At the time he sent out the letters, Hickey had received a couple of phone calls from people interested in donating, but hadn't gotten any checks, he said.  

Hickey said the post is not eligible for a loan through the CARES Act. "Even if we had a loan, how would we pay it back?" he asked. 

Like Burtner, other American Legion posts have struggled during the pandemic, according to Adjutant Tierian "Randy" Cash with the American Legion Department of North Carolina. 

Cash said he knows that many of the state's 300 posts are struggling financially under COVID-19, a significant increase from before the pandemic. Others, however, are weathering the COVID-19 storm. 

"Some posts are thriving during this time and some are not doing as well," he said.

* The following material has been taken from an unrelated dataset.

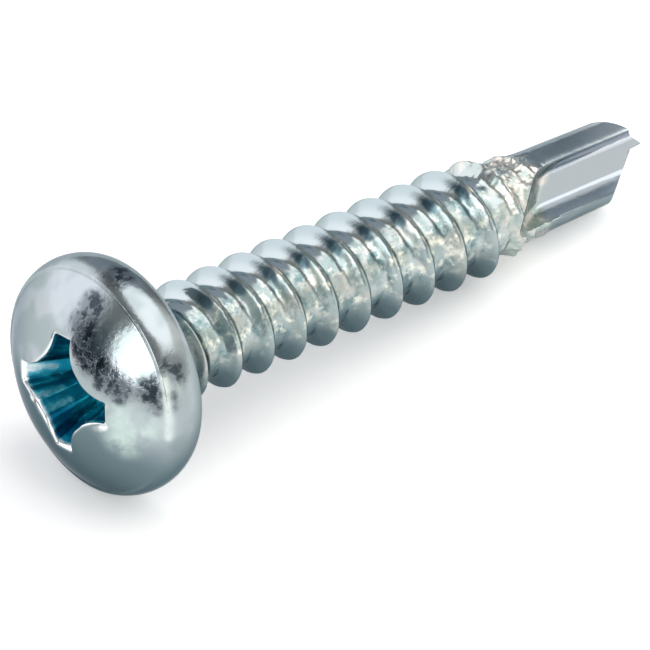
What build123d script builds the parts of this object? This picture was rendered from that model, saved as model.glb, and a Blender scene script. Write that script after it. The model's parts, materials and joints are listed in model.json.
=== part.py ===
from build123d import *

import os
from math import asin, atan2, degrees, hypot, radians, sin, tan

# Self drilling screw: pan head with a cross recess, coarse tapping thread, two-flute drill point.
# All sizes in mm. It is made upright: bearing face at z = 0, point towards +Z, head below, and
# +X is the side that will lie downwards. It is then laid down as it rests on the ground, z = 0.

# ---- whole screw ---------------------------------------------------------
length = 24.12                # bearing face to the apex of the point (nominal 25)

# ---- head ----------------------------------------------------------------
head_height = 3.25
head_radius = 4.38            # widest, part way up the rounded side
bearing_inset = 0.28          # flat ring that clamps the sheet ends this far inside that
belly_height = 0.88           # widest circle above the bearing face
side_height = 1.62            # top of the rounded side
ridge_inset = 0.21            # crisp edge left by the heading punch, inside the widest circle
ridge_width = 0.10            # narrow step from that edge in to the dome
dome_radius = 5.95
underhead_flare = 0.60        # cone into the neck, wider than the crests so that a sheet seats beyond it

# ---- cross recess --------------------------------------------------------
recess_depth = 2.40           # from the top of the dome to the floor of the wings
wing_reach = 2.37             # centre to wing end, level with the top of the dome
wing_taper = 26.5             # slope of the wing ends, degrees from the axis
wing_width = 0.90
wing_width_floor = 0.62
waist_radius = 1.43           # centre to the flat between two wings, at the top
waist_radius_floor = 0.85
waist_flat = 0.50             # width of that flat
recess_cone = 0.40            # shallow cone below the wings
recess_turn = -9.7            # first wing, degrees round from the side lying down

# ---- thread --------------------------------------------------------------
crest_radius = 2.10
root_radius = 1.55
pitch = 1.49
crest_width = 0.12
flank_angle = 30.0            # each flank, so 60 degrees between them
crest_phase = 1.00            # height of a crest on the side lying down
lead_in = 1.50                # length over which the ridge grows out of the neck
full_from = 2.50              # full crests between these two heights
full_to = 15.9
fade_out = 2.6                # length over which the ridge sinks into the drill
fade_sink = 0.05              # crest ends this far below the drill's surface
ridge_foot = 0.30             # ridge is rooted this far below the drill's surface

# ---- drill point ---------------------------------------------------------
drill_radius = 1.50
drill_taper = 0.07            # the drill is this much smaller in radius at its end
point_angle = 52.0            # half angle of the point, along the lips
lip_setback = 0.55            # the second lip stops short of the first
relief_angle = 16.0           # flanks fall away behind the lips
chisel_offset = 0.10          # step between the two flanks, off the axis
flute_mouth = 2.16            # width across the open side of a flute
flute_floor = 1.36
flute_corner = 0.30
web = 0.56                    # metal left between the two flute floors
flute_start = 18.5            # where the floor reaches its full depth
flute_ramp = 50.0             # slope of the run-out, degrees from the axis
flute_skew = 38.0             # the run-out lies askew to the axis
flute_turn = 57.8             # first flute, degrees round from the side lying down

# ---- worked out from these -----------------------------------------------
bearing_radius = head_radius - bearing_inset
ridge_radius = head_radius - ridge_inset
step_radius = ridge_radius - ridge_width
dome_sink = dome_radius - head_height
dome_edge = (dome_radius**2 - step_radius**2) ** 0.5 - dome_sink
dome_angle = degrees(asin(step_radius / dome_radius))
corner_radius = drill_radius - drill_taper
thread_end = full_to + fade_out
lip_turn = 90 - degrees(asin(flute_mouth / 2 / drill_radius))   # lip, from the middle of its land
clear = 1.0                   # how far cutting shapes stand proud of the metal


def blank():
    """Turned blank: head, neck and a plain shank that narrows for the drill."""
    with BuildPart() as solid:
        with BuildSketch(Plane.XZ):
            with BuildLine():
                Line((0, length), (0, -head_height))
                CenterArc((0, dome_sink), dome_radius, -90, dome_angle)
                Line((step_radius, -dome_edge), (ridge_radius, -side_height))
                ThreePointArc((ridge_radius, -side_height), (head_radius, -belly_height), (bearing_radius, 0))
                Polyline((bearing_radius, 0), (root_radius + underhead_flare, 0),
                         (root_radius, underhead_flare), (root_radius, full_to),
                         (drill_radius, thread_end), (corner_radius, length), (0, length))
            make_face()
        revolve(axis=Axis.Z)
    return solid.part


def ridge(rise, sink):
    """Right-handed ridge climbing from z = 0 on the +X side, its crest sinking by the end."""
    foot_radius = drill_radius - ridge_foot
    half_crest = crest_width / 2
    half_foot = half_crest + (crest_radius - foot_radius) * tan(radians(flank_angle))
    with BuildPart() as solid:
        with BuildLine():
            path = Helix(pitch=pitch, height=rise, radius=root_radius, cone_angle=-degrees(atan2(sink, rise)))
        with BuildSketch(Plane.XZ):
            Polygon((foot_radius, -half_foot), (crest_radius, -half_crest), (crest_radius, half_crest),
                    (foot_radius, half_foot), align=None)
        sweep(path=path, is_frenet=True)
    return solid.part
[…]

Variables that play into the financial health of a post include whether it has bills connected to a building and the fundraisers it deploys.

He said the North Carolina department has encouraged posts to consider fundraisers that can be held outside, like chicken or fish takeout dinners. It's also recommending that posts continue finding ways to serve the community, such as hosting blood drives or offering up their parking lots as vaccination sites.  

Cash also said the department has helped some posts apply for an "Operation Blue" grant of up to $1,000 from the national American Legion organization, but declined to say if it has worked with Post 53. 

He said posts can set their own membership fees, but do have to send a portion to the state and national organizations. 

As older World War II and Korean war veterans are dying, Vietnam veterans are becoming a mainstay of the Legion, Cash said. 

Veterans tend to get more involved as they get older, he said, but younger veterans are now coming in and the organization is doing more to reach out to and support them online. 

The American Legion was chartered by Congress in 1919 as a patriotic veterans organization and membership is reserved for veterans who serve during wartime.

However, the 2019 LEGION Act signed by President Donald Trump declared the U.S. has been in a state of war since Dec. 7, 1941. Now any veteran who's served since the start of WWII is eligible. 

"Our foundational principles have not changed one bit," Cash said. 

Hickey said that while he moved to Greensboro in 2014, there are others who have been with the post for 50 years. 

He said being a part of the American Legion has allowed him to meet others who have been through the same things he's experienced. 

"We are a gathering point for veterans to come and talk to each other, for the camaraderie of it," Hickey said.